The records below should be written out again, exactly.

Records from a data collection
------------

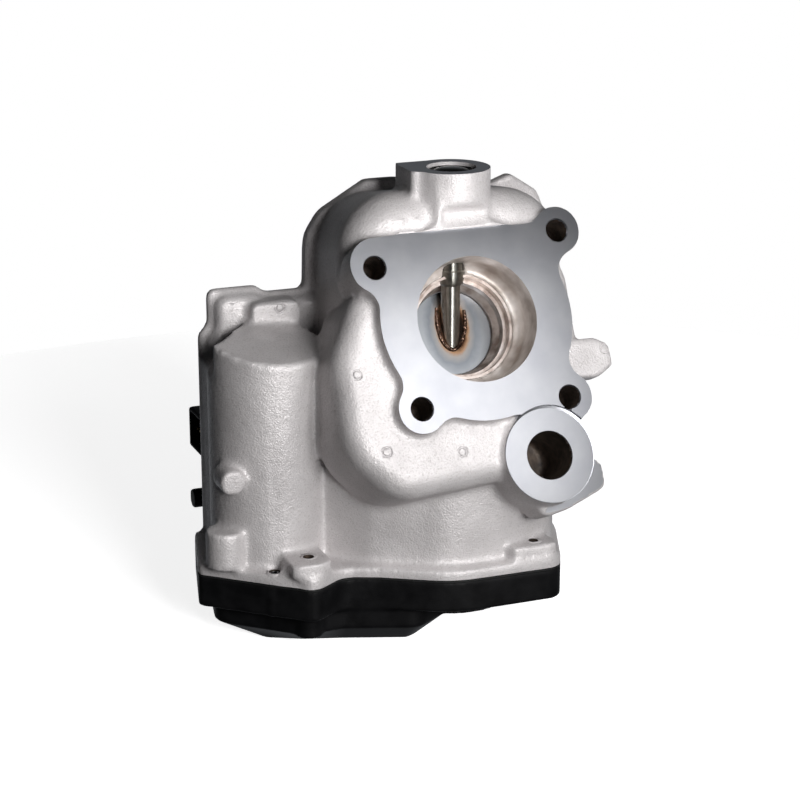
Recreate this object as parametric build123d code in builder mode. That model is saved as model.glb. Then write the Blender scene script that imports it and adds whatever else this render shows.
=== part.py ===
from build123d import *
from math import acos, atan2, cos, degrees, pi, radians, sin, tan
import os

os.makedirs("parts", exist_ok=True)

# Water-cooled exhaust gas recirculation valve with an inclined-shaft flap.
# Origin: centre of the gas inlet on the machined flange face. +Z runs up along the flap shaft.
# Lengths are millimetres. Values named h_ are heights above the flap centre, along the shaft.
# Plan positions are (x, distance behind the shaft axis). Flange positions are (across, up the face).

# Gas duct, liner and flap
tilt = 25.5                 # the duct rises this many degrees from level towards the flange
flap_depth = 26.5           # flange face to flap centre, along the duct
inlet_r = 21.75
inlet_depth = 14.4          # counterbore from the flange face to the liner
inlet_round = 3.2
fit_clear = 0.02            # radial clearance of parts that are pressed or bolted together
outlet_r = 16.6
outlet_mouth_r = 19.0
outlet_mouth_depth = 6.0
duct_end = 85.0
liner_wall_r = 18.4
liner_mouth_r = 17.5
liner_mouth_depth = 3.2
liner_step_r = 16.3
seat_r = 15.0
seat_length = 5.0
liner_length = 31.8
seat_front = 24.0           # flange face to the start of the seat
seat_taper = 3.0
flap_gap = 0.25
flap_thickness = 2.4
weld_width = 1.3
weld_height = 1.1
weld_reach = 9.0

# Shaft, its bearings and the closing plug
shaft_r = 3.35
run_clear = 0.04            # radial running clearance of a shaft in a bush
bush_r = 4.3
bush_nose_length = 3.4
bush_nose_wall = 0.5
bush_liner_gap = 0.15
seal_wall = 1.2
shaft_chamfer = 0.4
h_bush_nose = 17.6
h_bush_top = 46.0
h_lower_bush_top = -20.0
h_lower_bush_foot = -52.0
seal_r = 8.0
seal_height = 6.0
h_seal_foot = -64.0
bearing_r = 9.5
bearing_height = 6.0
bearing_ring = 1.9
bearing_groove = 0.6
plug_r = 8.6
plug_height = 4.5
plug_sheet = 1.0
plug_drop = 1.2
plug_dome = 1.0
h_shaft_top = 45.0

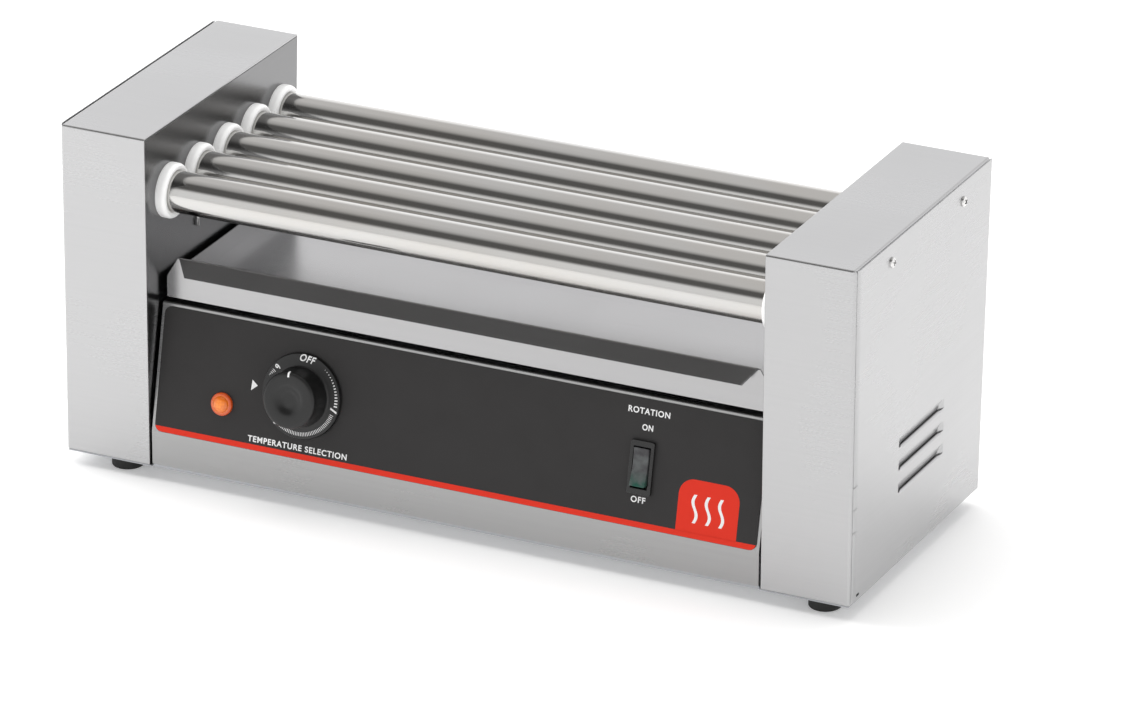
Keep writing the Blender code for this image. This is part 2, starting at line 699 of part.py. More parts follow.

------------

## Task solution
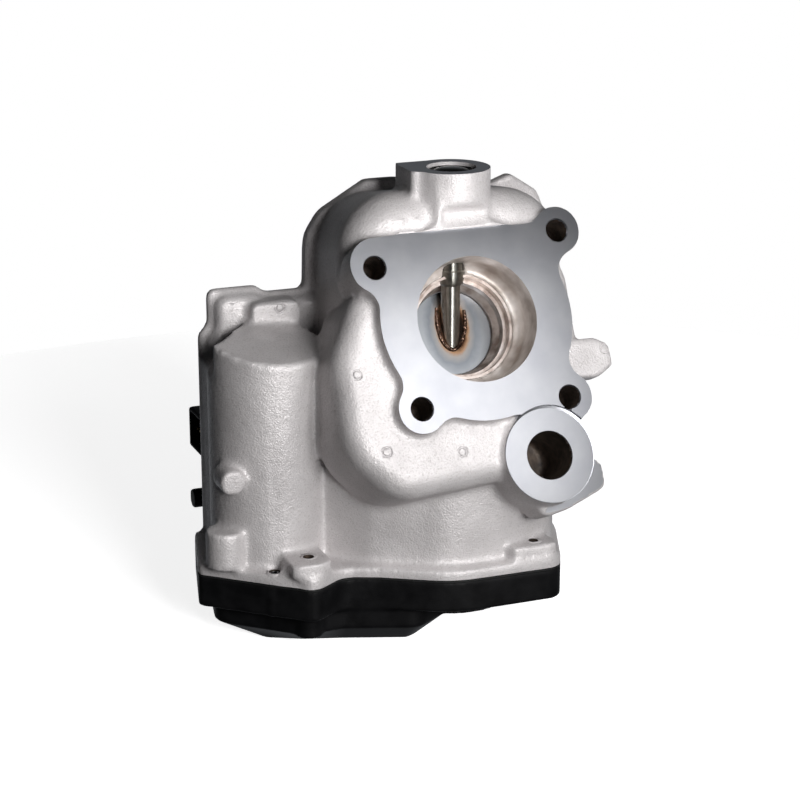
Recreate this object as parametric build123d code in builder mode. That model is saved as model.glb. Then write the Blender scene script that imports it and adds whatever else this render shows.
=== part.py ===
from build123d import *
from math import acos, atan2, cos, degrees, pi, radians, sin, tan
import os

os.makedirs("parts", exist_ok=True)

# Water-cooled exhaust gas recirculation valve with an inclined-shaft flap.
# Origin: centre of the gas inlet on the machined flange face. +Z runs up along the flap shaft.
# Lengths are millimetres. Values named h_ are heights above the flap centre, along the shaft.
# Plan positions are (x, distance behind the shaft axis). Flange positions are (across, up the face).

# Gas duct, liner and flap
tilt = 25.5                 # the duct rises this many degrees from level towards the flange
flap_depth = 26.5           # flange face to flap centre, along the duct
inlet_r = 21.75
inlet_depth = 14.4          # counterbore from the flange face to the liner
inlet_round = 3.2
fit_clear = 0.02            # radial clearance of parts that are pressed or bolted together
outlet_r = 16.6
outlet_mouth_r = 19.0
outlet_mouth_depth = 6.0
duct_end = 85.0
liner_wall_r = 18.4
liner_mouth_r = 17.5
liner_mouth_depth = 3.2
liner_step_r = 16.3
seat_r = 15.0
seat_length = 5.0
liner_length = 31.8
seat_front = 24.0           # flange face to the start of the seat
seat_taper = 3.0
flap_gap = 0.25
flap_thickness = 2.4
weld_width = 1.3
weld_height = 1.1
weld_reach = 9.0

# Shaft, its bearings and the closing plug
shaft_r = 3.35
run_clear = 0.04            # radial running clearance of a shaft in a bush
bush_r = 4.3
bush_nose_length = 3.4
bush_nose_wall = 0.5
bush_liner_gap = 0.15
seal_wall = 1.2
shaft_chamfer = 0.4
h_bush_nose = 17.6
h_bush_top = 46.0
h_lower_bush_top = -20.0
h_lower_bush_foot = -52.0
seal_r = 8.0
seal_height = 6.0
h_seal_foot = -64.0
bearing_r = 9.5
bearing_height = 6.0
bearing_ring = 1.9
bearing_groove = 0.6
plug_r = 8.6
plug_height = 4.5
plug_sheet = 1.0
plug_drop = 1.2
plug_dome = 1.0
h_shaft_top = 45.0

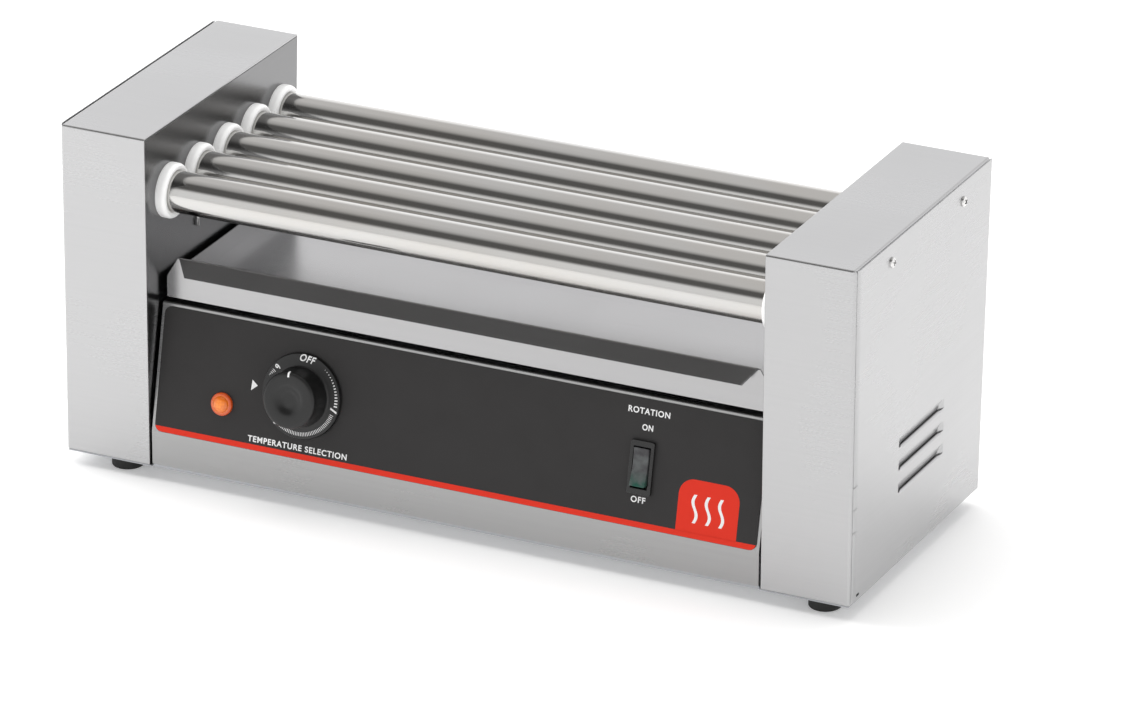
Keep writing the Blender code for this image. This is part 2, starting at line 699 of part.py. More parts follow.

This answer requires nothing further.